Can I consolidate my debts into my mortgage if I have bad credit?
Yes, debt consolidation refinancing is available through specialist lenders for borrowers with bad credit. The key requirement is that you have sufficient equity in your property to cover the consolidated debts. Lenders will assess your overall financial position carefully to ensure the new loan is serviceable.
How much equity do I need to refinance with bad credit?
Most specialist lenders require at least 20% equity (80% LVR) for refinance applications from borrowers with bad credit. Some will go to 85% or 90% LVR in certain circumstances, but this typically attracts a higher rate.

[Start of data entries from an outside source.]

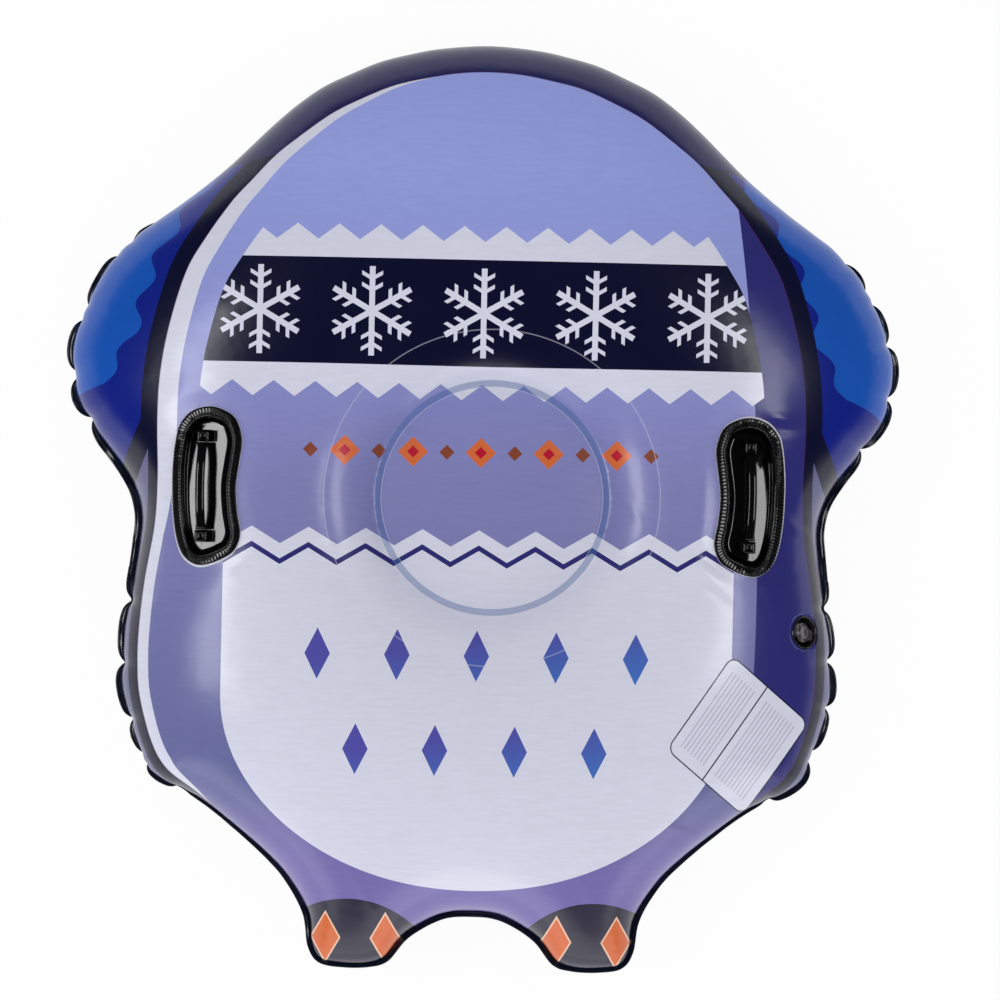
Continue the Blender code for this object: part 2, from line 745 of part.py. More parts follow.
def build_handle(top: Surface, name: str, side: float) -> None:
    """Build the five pieces of one handle.

    Args:
        top: the top sheet's surface.
        name: left or right.
        side: -1 for the left handle, 1 for the right one.
    """
    prefix = f"handle_{name}"
    round_hole = top.inside(f"{name}_backing") & ~top.inside(f"{name}_hole")
    backing = slab(top, round_hole, GAP, GAP + BACKING_THICKNESS)
    add_object(f"{prefix}_backing", *backing, WHITE)

    lift = 2 * GAP + BACKING_THICKNESS
    face = lift + HANDLE_FLANGE_THICKNESS
    outline = top.points[top.rings[f"{name}_flange"]][:, :2]
    normal = outward_normals(outline)
    level = top.points[top.rings[f"{name}_mouth"]][:, 2].mean()
    floor = level - CUP_DEPTH

    def at_height(inset: float, height: np.ndarray) -> np.ndarray:
        return np.column_stack([outline - normal * inset, height])

    even = np.ones(len(outline))
    mouth = top.lifted(f"{name}_mouth", face)
    inner_foot = HANDLE_FLANGE_WIDTH + CUP_DRAFT
    rings = [
        at_height(inner_foot + CUP_FILLET, even * floor),
        at_height(inner_foot, even * floor + CUP_FILLET / 2),
        at_height(HANDLE_FLANGE_WIDTH + HANDLE_LIP_ROUND / 2, mouth[:, 2] - HANDLE_LIP_ROUND),
        mouth,
        top.lifted(f"{name}_flange", face),
        top.lifted(f"{name}_flange", lift),
        top.lifted(f"{name}_hole", lift),
        at_height(HANDLE_FLANGE_WIDTH - CUP_WALL, mouth[:, 2] - HANDLE_FLANGE_THICKNESS - HANDLE_LIP_ROUND),
        at_height(inner_foot - CUP_WALL, even * floor + CUP_FILLET / 2),
        at_height(inner_foot + CUP_FILLET - CUP_WALL, even * floor - CUP_WALL),
    ]
    add_object(f"{prefix}_base", *loft(rings, False), BLACK)

    centre = np.array([side * (HANDLE_X + GRIP_SHIFT), HANDLE_Y, floor])
    place = Place(centre, np.array([-side, 0.0, 0.0]), np.array([0.0, 1.0, 0.0]), np.array([0.0, 0.0, 1.0]))
    grip_end = CUP_DEPTH - GRIP_END_DROP
    lug_top = CUP_DEPTH - LUG_TOP_DROP
    half_width = LUG_WIDTH / 2
    half_length = LUG_LENGTH / 2
    floor_end = HANDLE_LENGTH / 2 - inner_foot - CUP_FILLET
    lug_place = floor_end - LUG_END_CLEARANCE - half_length
    for lug, along in (("upper", lug_place), ("lower", -lug_place)):
        layers = ((0.0, GAP), (0.0, lug_top - LUG_BEVEL), (LUG_BEVEL, lug_top))
        rings = []
        for inset, height in layers:
            x = half_width - inset
            y = half_length - inset
            square = np.array([(x, y), (-x, y), (-x, -y), (x, -y)]) + np.array([0.0, along])
            rings.append(place.world(np.column_stack([square, np.full(4, height)])))
        add_object(f"{prefix}_lug_{lug}", *loft(rings, False), BLACK)

    reach = lug_place - half_length - GAP
    stations = np.linspace(-1.0, 1.0, 13)
    turn = np.arange(10) / 10 * math.tau
    rings = []
    for station in stations:
        across = np.cos(turn) * GRIP_WIDTH / 2
        height = grip_end + GRIP_ARCH * (1.0 - station**2) + np.sin(turn) * GRIP_THICKNESS / 2
        along = np.full(len(turn), station * reach)
        rings.append(place.world(np.column_stack([across, along, height])))
    add_object(f"{prefix}_grip", *loft(rings, False), BLACK)


def valve_place(top: Surface) -> Place:
    """Find the valve's frame from the slope of the sheet round it."""
    target = np.array([VALVE_X, VALVE_Y])
    middles = top.points[top.faces].mean(axis=1)
    facing_up = np.cross(
        top.points[top.faces[:, 1]] - top.points[top.faces[:, 0]],
        top.points[top.faces[:, 2]] - top.points[top.faces[:, 0]],
    )
    distance = np.linalg.norm(middles[:, :2] - target, axis=1)
    weight = np.exp(-((distance / VALVE_HOLE_RADIUS) ** 2)) * (facing_up[:, 2] > 0)
    normal = (facing_up * weight[:, None]).sum(axis=0)
    normal /= np.linalg.norm(normal)
    nearest = np.argsort(distance + (facing_up[:, 2] <= 0))[0]
    corner = top.points[top.faces[nearest, 0]]
    plane = facing_up[nearest]
    height = corner[2] - ((target - corner[:2]) * plane[:2]).sum() / plane[2]
    downhill = normal * normal[2] - np.array([0.0, 0.0, 1.0])
    downhill /= np.linalg.norm(downhill)
    sideways = np.cross(normal, downhill)
    turn = math.radians(VALVE_TURN_DEG)
    u = downhill * math.cos(turn) + sideways * math.sin(turn)
    return Place(np.array([*target, height]), u, np.cross(normal, u), normal)


def build_valve_base(top: Surface, place: Place) -> None:
    """Build the inner flange and the recess of the valve."""
    start = -(SHEET_THICKNESS + GAP)
    end = start - VALVE_FLANGE_THICKNESS
    floor = -VALVE_CUP_DEPTH
    mouth_radius = VALVE_LIP_RADIUS - VALVE_WALL
    foot_radius = mouth_radius - VALVE_CUP_TAPER
    throat_radius = STEM_RADIUS + STEM_CLEARANCE
    lip = top.lifted("valve_lip", VALVE_LIP_RISE)
    lip_low = top.lifted("valve_lip", start)
    inwards = (place.origin - lip) * (VALVE_WALL / VALVE_LIP_RADIUS)
    inwards -= (inwards @ place.w)[:, None] * place.w
    below = floor - VALVE_WALL
    inner = disc_rings([(foot_radius, floor), (throat_radius, floor)], VALVE_COUNT)
    outer = disc_rings([(throat_radius, below), (foot_radius + VALVE_WALL, below)], VALVE_COUNT)
    rings = [
        top.lifted("valve_flange", start),
        top.lifted("valve_hole", start),
        lip_low,
        lip,
        lip + inwards,
        place.world(inner[0]),
        place.world(inner[1]),
        place.world(outer[0]),
        place.world(outer[1]),
        top.lifted("valve_hole", end),
        top.lifted("valve_flange", end),
    ]
    add_object("valve_base", *loft(rings, True), SMOKE)


def build_valve_movers(place: Place) -> None:
    """Build the stem, the check flap, the plug and its strap."""
    rim = -STEM_TOP_DROP
    foot = rim - STEM_LENGTH
    collar_low = rim - STEM_COLLAR_THICKNESS
    stem_profile = [
        (STEM_BORE_RADIUS, rim),
        (STEM_COLLAR_RADIUS, rim),
        (STEM_COLLAR_RADIUS, collar_low),
        (STEM_RADIUS, collar_low),
        (STEM_RADIUS, foot),
        (STEM_BORE_RADIUS, foot),
    ]
    stem = [place.world(ring) for ring in disc_rings(stem_profile, VALVE_COUNT)]
    stem_origin = place.world(np.array([0.0, 0.0, rim]))
    add_object("valve_stem", *loft(stem, True), SMOKE, stem_origin)

    flap_top = foot - GAP
    flap_profile = [(FLAP_RADIUS, flap_top - FLAP_THICKNESS), (FLAP_RADIUS, flap_top)]
    flap = [place.world(ring) for ring in disc_rings(flap_profile, VALVE_COUNT)]
    flap_origin = place.world(np.array([-FLAP_RADIUS, 0.0, flap_top]))
    add_object("valve_flap", *loft(flap, False), SMOKE, flap_origin)

    seat = rim + GAP
    cap_top = seat + CAP_THICKNESS
    half_wing = WING_WIDTH / 2
    tab_turn = math.asin(half_wing / CAP_RADIUS)
    turn = np.arange(VALVE_COUNT) / VALVE_COUNT * math.tau
    signed = (turn + math.pi) % math.tau - math.pi
    cap = CAP_RADIUS * np.column_stack([np.cos(turn), np.sin(turn)])
    on_tab = np.abs(signed) < tab_turn
    cap[on_tab, 0] = TAB_REACH
    cap[on_tab, 1] = signed[on_tab] / tab_turn * half_wing
    plug_low = seat - PLUG_DEPTH
    boss_round = BOSS_HEIGHT / 2
    local = [
        disc_rings([(PLUG_TIP_RADIUS, plug_low)], VALVE_COUNT)[0],
        disc_rings([(PLUG_TOP_RADIUS, seat)], VALVE_COUNT)[0],
        np.column_stack([cap, np.full(VALVE_COUNT, seat)]),
        np.column_stack([cap, np.full(VALVE_COUNT, cap_top)]),
        disc_rings([(BOSS_RADIUS, cap_top)], VALVE_COUNT)[0],
        disc_rings([(BOSS_RADIUS - boss_round, cap_top + BOSS_HEIGHT)], VALVE_COUNT)[0],
    ]
    hinge = place.world(np.array([-STRAP_ROOT_REACH, 0.0, STRAP_ROOT_RISE]))
    plug = [place.world(ring) for ring in local]
    add_object("valve_plug", *loft(plug, False), SMOKE, hinge)

    near = -(CAP_RADIUS + GAP)
    half_strap = STRAP_THICKNESS / 2
    bend_upper = half_strap - STRAP_ROOT_REACH
    bend_lower = -half_strap - STRAP_ROOT_REACH
    cap_low = cap_top - STRAP_THICKNESS
    top_line = ((near, cap_top), (bend_upper, cap_top), (bend_upper, STRAP_ROOT_RISE))
    low_line = ((near, cap_low), (bend_lower, cap_low), (bend_lower, STRAP_ROOT_RISE))
    strap = []
    for (upper_u, upper_w), (lower_u, lower_w) in zip(top_line, low_line):
        corners = [
            (upper_u, half_wing, upper_w),
            (upper_u, -half_wing, upper_w),
            (lower_u, -half_wing, lower_w),
            (lower_u, half_wing, lower_w),
        ]
        strap.append(place.world(np.array(corners)))
    add_object("valve_strap", *loft(strap, False), SMOKE, hinge)


def build_top_sheet(top: Surface) -> None:
    """Build the printed top sheet with its three openings."""
    kept = ~top.inside("left_hole") & ~top.inside("right_hole") & ~top.inside("valve_hole")
    add_object("top_sheet", *slab(top, kept, -SHEET_THICKNESS, 0.0), LAVENDER)


def main() -> None:
    """Build the sled."""
    clear_scene()
    rim = make_rim(RIM_COUNT)
    baffle = baffle_rings()
    first = inflate(rim, baffle, [], TOP_RISE, RING_RISE, DOME_RISE)
    first.points[:, 2] += SEAM_HEIGHT
    place = valve_place(first)
    rings = {**baffle, **handle_rings(), **valve_rings(place, first)}
    keep_clear = ["left_backing", "right_backing", "valve_flange"]
    top = inflate(rim, rings, keep_clear, TOP_RISE, RING_RISE, DOME_RISE)
    top.points[:, 2] += SEAM_HEIGHT
    bottom = settle(inflate(make_rim(BOTTOM_RIM_COUNT), baffle, [], BOTTOM_BULGE, RING_DROP, DOME_DROP))

    build_top_sheet(top)
    everywhere = np.ones(len(bottom.faces), dtype=bool)
    add_object("bottom_sheet", *slab(bottom, everywhere, -SHEET_THICKNESS, 0.0), ROYAL)
    build_seam(make_rim(SEAM_COUNT))
    build_baffle(top, bottom)
    build_handle(top, "left", -1.0)
    build_handle(top, "right", 1.0)
    build_valve_base(top, place)
    build_valve_movers(place)


main()
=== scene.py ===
"""Looks of the inflatable snow sled: printed film, welded rim, moulded handles, valve and studio.

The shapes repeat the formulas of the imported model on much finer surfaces. Both sheets are
pressurised membranes that are held along their rim and along the baffle ring. The print, the
wrinkles and the ribs of the handles are added here. All lengths are metres.
"""

import logging
import math
from dataclasses import dataclass
from enum import Enum

import bpy
import numpy as np
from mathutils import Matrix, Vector
from mathutils.bvhtree import BVHTree
from mathutils.geometry import delaunay_2d_cdt
from mathutils.kdtree import KDTree


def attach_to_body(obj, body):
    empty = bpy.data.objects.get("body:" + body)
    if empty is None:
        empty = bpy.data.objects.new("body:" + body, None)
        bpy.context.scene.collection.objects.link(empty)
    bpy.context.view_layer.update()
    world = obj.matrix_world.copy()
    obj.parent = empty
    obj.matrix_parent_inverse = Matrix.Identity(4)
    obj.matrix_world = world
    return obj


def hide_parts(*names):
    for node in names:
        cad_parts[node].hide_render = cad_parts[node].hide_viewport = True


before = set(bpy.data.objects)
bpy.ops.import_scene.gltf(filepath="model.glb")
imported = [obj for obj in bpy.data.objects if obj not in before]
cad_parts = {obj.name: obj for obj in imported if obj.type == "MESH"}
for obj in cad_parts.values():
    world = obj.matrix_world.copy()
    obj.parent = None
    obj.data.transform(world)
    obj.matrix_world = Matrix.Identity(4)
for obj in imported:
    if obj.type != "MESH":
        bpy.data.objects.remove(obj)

LOG = logging.getLogger("sled")
# Samples between two rows of a spline
SPLINE_STEPS = 24
# Short signs for the operations of Math nodes
SIGNS = {
    "+": "ADD",
    "-": "SUBTRACT",
    "*": "MULTIPLY",
    "*+": "MULTIPLY_ADD",
    "<": "LESS_THAN",
    ">": "GREATER_THAN",
    "min": "MINIMUM",
    "max": "MAXIMUM",
    "abs": "ABSOLUTE",
}

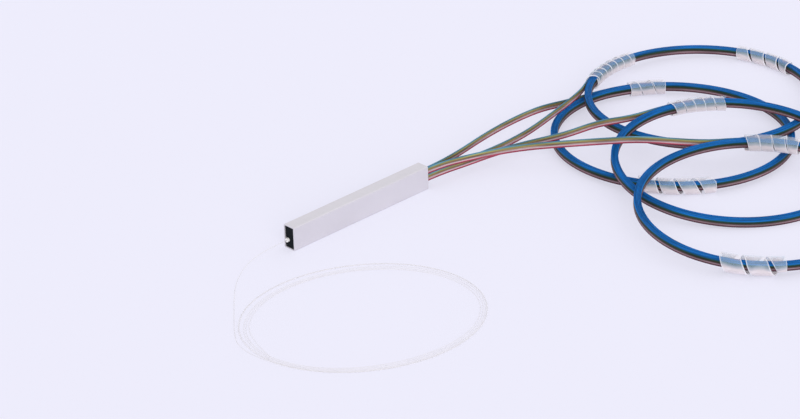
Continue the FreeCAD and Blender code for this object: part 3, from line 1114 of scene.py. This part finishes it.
    def build(self, material: bpy.types.Material, wrap_material: bpy.types.Material) -> bpy.types.Object:
        """The strip stands on edge: its width lies along the upright direction, made square to the
        line, and that direction eases from straight up to the coil's own axis before the join.

        Args:
            material: the ribbon's finish.
            wrap_material: the wraps' finish.

        Returns:
            The ribbon.
        """
        line, lead = self.line()
        ahead = unit(np.gradient(line, axis=0))
        along = np.concatenate([[0.0], np.cumsum(np.linalg.norm(np.diff(line, axis=0), axis=1))])
        joined = along[min(lead * self.samples, len(along) - 1)]
        share = smoothstep((along - joined + self.leaning) / self.leaning)[:, None]
        up = (1 - share) * np.array([0.0, 0.0, 1.0]) + share * self.ring.normal
        up = unit(up - (up * ahead).sum(axis=1, keepdims=True) * ahead)
        side = np.cross(ahead, up)
        place, proud = self.section()
        points = line[:, None] + place[None, :, None] * up[:, None] + proud[None, :, None] * side[:, None]
        uv = np.stack(np.broadcast_arrays(along[:, None], place[None, :] / self.width + 0.5), axis=-1)
        name = f"ribbon_{self.number}"
        piece = grid_piece(name, points, uv, material)
        # Share of the painted shaded fibre colours along the strip, 0 on the lead and 1 in the turns
        wound = smoothstep((along - joined + self.closing) / self.closing)
        layer = piece.data.attributes.new(WOUND_SHADE, "FLOAT", "POINT")
        layer.data.foreach_set("value", np.repeat(wound, len(place)))
        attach(piece, BODY)
        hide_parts(f"{name}_lead", f"{name}_coil")
        strips = [wrap.build(self.number, self.ring, wrap_material) for wrap in self.wraps]
        log.info("%s: %.3f m, %d faces, %d wraps", name, along[-1], len(piece.data.polygons), len(strips))
        return piece


@dataclass
class InputFibre:
    """The clear coated fibre, from the sleeve to its loose loop.

    Attributes:
        free: points of the lead after its first straight run.
        join: angle round the loop where the lead runs into it.
        turns: of the loop.
        diameter: of the fibre.
        declared: the diameter that it is declared with. Not used.
        straight_out: first straight run of the lead.
        inset: how far inside the two ovals the turns lie.
        outer_centre: plan centre of the loop's outer oval.
        outer_half: its half-axes.
        inner_centre: plan centre of the loop's inner oval.
        inner_half: its half-axes.
        long_axis: direction of both long half-axes.
        stagger: step inwards of the last turn where the ovals come close together.
        steady: share of the way inwards that the turns take evenly.
        shift: share that they take at once, halfway through.
        shift_start: where that begins, as a share of the length.
        shift_length: how long it lasts, as a share of the length.
        late: share that only the last turns take.
        sway: share by which the turns wander.
        sway_rate: waves of that in one turn.
        rise: how much higher the turns lie than the lead.
        winding: which way the turns go.
        points_per_turn: control points in one turn.
        samples: points read from each stretch of the line.
    """

    free: list[Point]
    join: float = 174.0
    turns: int = 5
    diameter: float = 0.00025
    declared: float = 0.0003
    straight_out: float = 0.0041
    inset: float = 0.0002
    outer_centre: Plan = (-0.0373, -0.0416)
    outer_half: Plan = (0.0333, 0.0281)
    inner_centre: Plan = (-0.0379, -0.0431)
    inner_half: Plan = (0.0326, 0.0261)
    long_axis: float = -22.2
    stagger: float = 0.0026
    steady: float = 0.25
    shift: float = 0.50
    shift_start: float = 0.42
    shift_length: float = 0.14
    late: float = 0.20
    sway: float = 0.05
    sway_rate: float = 1.4
    rise: float = 0.0002
    winding: Winding = Winding.COUNTERCLOCKWISE
    points_per_turn: int = 16
    samples: int = 6

    def __post_init__(self) -> None:
        """Read where the fibre leaves the sleeve."""
        low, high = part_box("input_sleeve")
        self.exit = np.array([low.x, (low.y + high.y) / 2, (low.z + high.z) / 2])

    def oval(self, centre: Plan, half: Plan, angle: np.ndarray) -> np.ndarray:
        """Find plan points on one of the loop's ovals.

        The reach is divided by the cosine of half a step, because the smooth line passes inside
        its control points by that much.

        Args:
            centre: the oval's plan centre.
            half: its half-axes.
            angle: angles in radians.

        Returns:
            One plan point for each angle.
        """
        reach = oval_reach(half[0] - self.inset, half[1] - self.inset, self.long_axis, angle)
        reach /= math.cos(math.pi / self.points_per_turn)
        return np.array(centre) + reach[:, None] * np.column_stack([np.cos(angle), np.sin(angle)])

    def route(self) -> np.ndarray:
        """Control points of the whole fibre.

        Each turn lies between the loop's outer and inner oval. The first turns keep to the outer
        one and the last turns to the inner one, with a smooth change between them and a small
        sway, so that the turns differ in size and fan out at the back. Where the two ovals come
        close together, the later turns step inwards by the stagger instead.

        Returns:
            The control points, from the sleeve's mouth to the fibre's free end.
        """
        gone = np.linspace(0.0, 2 * math.pi * self.turns, self.points_per_turn * self.turns + 1)
        angle = math.radians(self.join) + self.winding.value * gone
        depth = gone / gone[-1]
        share = self.steady * depth + self.shift * smoothstep((depth - self.shift_start) / self.shift_length)
        share += self.late * depth**4 + self.sway * np.sin(self.sway_rate * gone) * depth
        share = np.clip(share, 0.0, 1.0)[:, None]
        outer = self.oval(self.outer_centre, self.outer_half, angle)
        inner = self.oval(self.inner_centre, self.inner_half, angle)
        apart = np.linalg.norm(outer - inner, axis=1, keepdims=True)
        step = self.stagger * depth[:, None] ** 2 * (1 - smoothstep(apart / (2 * self.stagger)))
        plan = (1 - share) * outer + share * inner - step * unit(outer - self.outer_centre)
        wound = np.column_stack([plan, self.free[-1][2] + self.rise * smoothstep(2 * depth)])
        first_corner = self.exit - (self.straight_out, 0.0, 0.0)
        return np.vstack([self.exit, first_corner, *map(np.array, self.free), wound])

    def build(self, material: bpy.types.Material) -> bpy.types.Object:
        """Args:
            material: the fibre's finish.

        Returns:
            The fibre.
        """
        route = self.route()
        curve = smooth_curve("input_fibre", route, self.samples)
        curve.bevel_depth = self.diameter / 2
        curve.bevel_resolution = 1
        curve.use_fill_caps = True
        curve.materials.append(material)
        piece = place_in_scene("input_fibre", curve)
        line = smooth_line(route, self.samples)
        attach(piece, BODY)
        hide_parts("input_fibre_lead", "input_fibre_loop")
        return piece


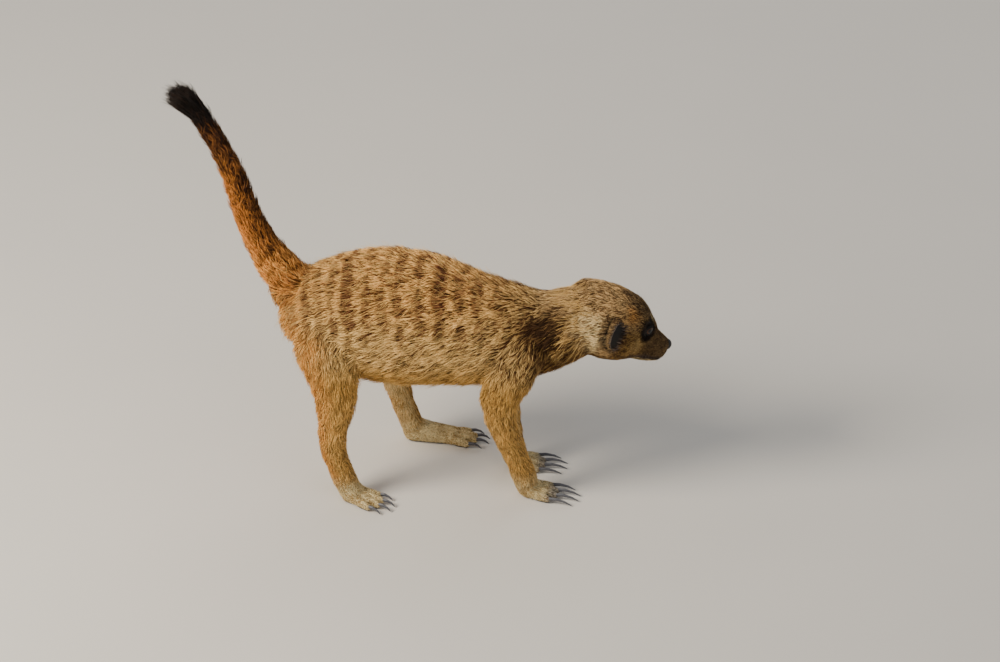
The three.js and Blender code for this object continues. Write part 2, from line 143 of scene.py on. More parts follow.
PATHS = {
    "head": head_path(),
    "torso": TORSO,
    "tail": TAIL,
    "foreleg_left": FORE_LEFT,
    "foreleg_right": mirrored(FORE_RIGHT),
    "hindleg_left": HIND_LEFT,
    "hindleg_right": mirrored(HIND_RIGHT),
    "forefoot_left": FOREFOOT_LEFT,
    "forefoot_right": FOREFOOT_RIGHT,
    "hindfoot_left": HINDFOOT_LEFT,
    "hindfoot_right": HINDFOOT_RIGHT,
}
PARTS = tuple(PATHS)

# The coat at the start and the end of a path: its depth over the skin, then a tuft's length, width and
# spacing.
COAT = {
    "head": ((0.3, 1.6, 0.3, 0.56), (2.2, 7.5, 0.5, 0.82)),
    "torso": ((3.0, 9.5, 0.6, 0.95), (4.2, 12.0, 0.72, 1.08)),
    "tail": ((3.2, 10.0, 0.66, 0.95), (3.0, 13.0, 0.62, 0.92)),
    "foreleg": ((3.4, 8.5, 0.6, 0.95), (1.1, 4.4, 0.46, 0.82)),
    "hindleg": ((3.6, 9.5, 0.66, 1.0), (1.1, 4.4, 0.46, 0.82)),
    "forefoot": ((0.9, 3.2, 0.42, 0.75), (0.3, 1.8, 0.34, 0.72)),
    "hindfoot": ((0.9, 3.2, 0.42, 0.75), (0.3, 1.8, 0.34, 0.72)),
}
# How the hair leans off its path's way, on the rump from a share of the torso's length on.
FALL = {"head": (0, 0, -0.25), "torso": (0, 0, -0.35), "tail": (0, 0, 0)}
OTHER_FALL = (0, 0, -0.2)
RUMP_FALL = (0.75, 0, -1.1)
RUMP_FROM = 0.8
GUIDE_STEP = 4.0
GUIDE_SHARP = 7.0  # how quickly a guide gives way to the next
LIE_BLOCK = 20000  # points that are read at once


def part_number(name):
    return PARTS.index(name)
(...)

Can I refinance if I still have unpaid defaults?
Yes, some specialist lenders will refinance borrowers with unpaid defaults, though the options are more limited and the rates higher than for borrowers with only paid defaults. The key factor is equity — if you have substantial equity in your property (30% or more), lenders are more willing to accommodate unpaid defaults. A broker can identify which lenders are most suitable.
Will refinancing reset my loan term back to 30 years?
By default, most new loans are set to a 30-year term, but you can choose a shorter term. If you have 22 years remaining on your current loan, you could refinance to a new 22-year term to maintain your payoff timeline. Alternatively, refinance to 30 years for lower repayments but commit to making extra repayments to pay it off faster.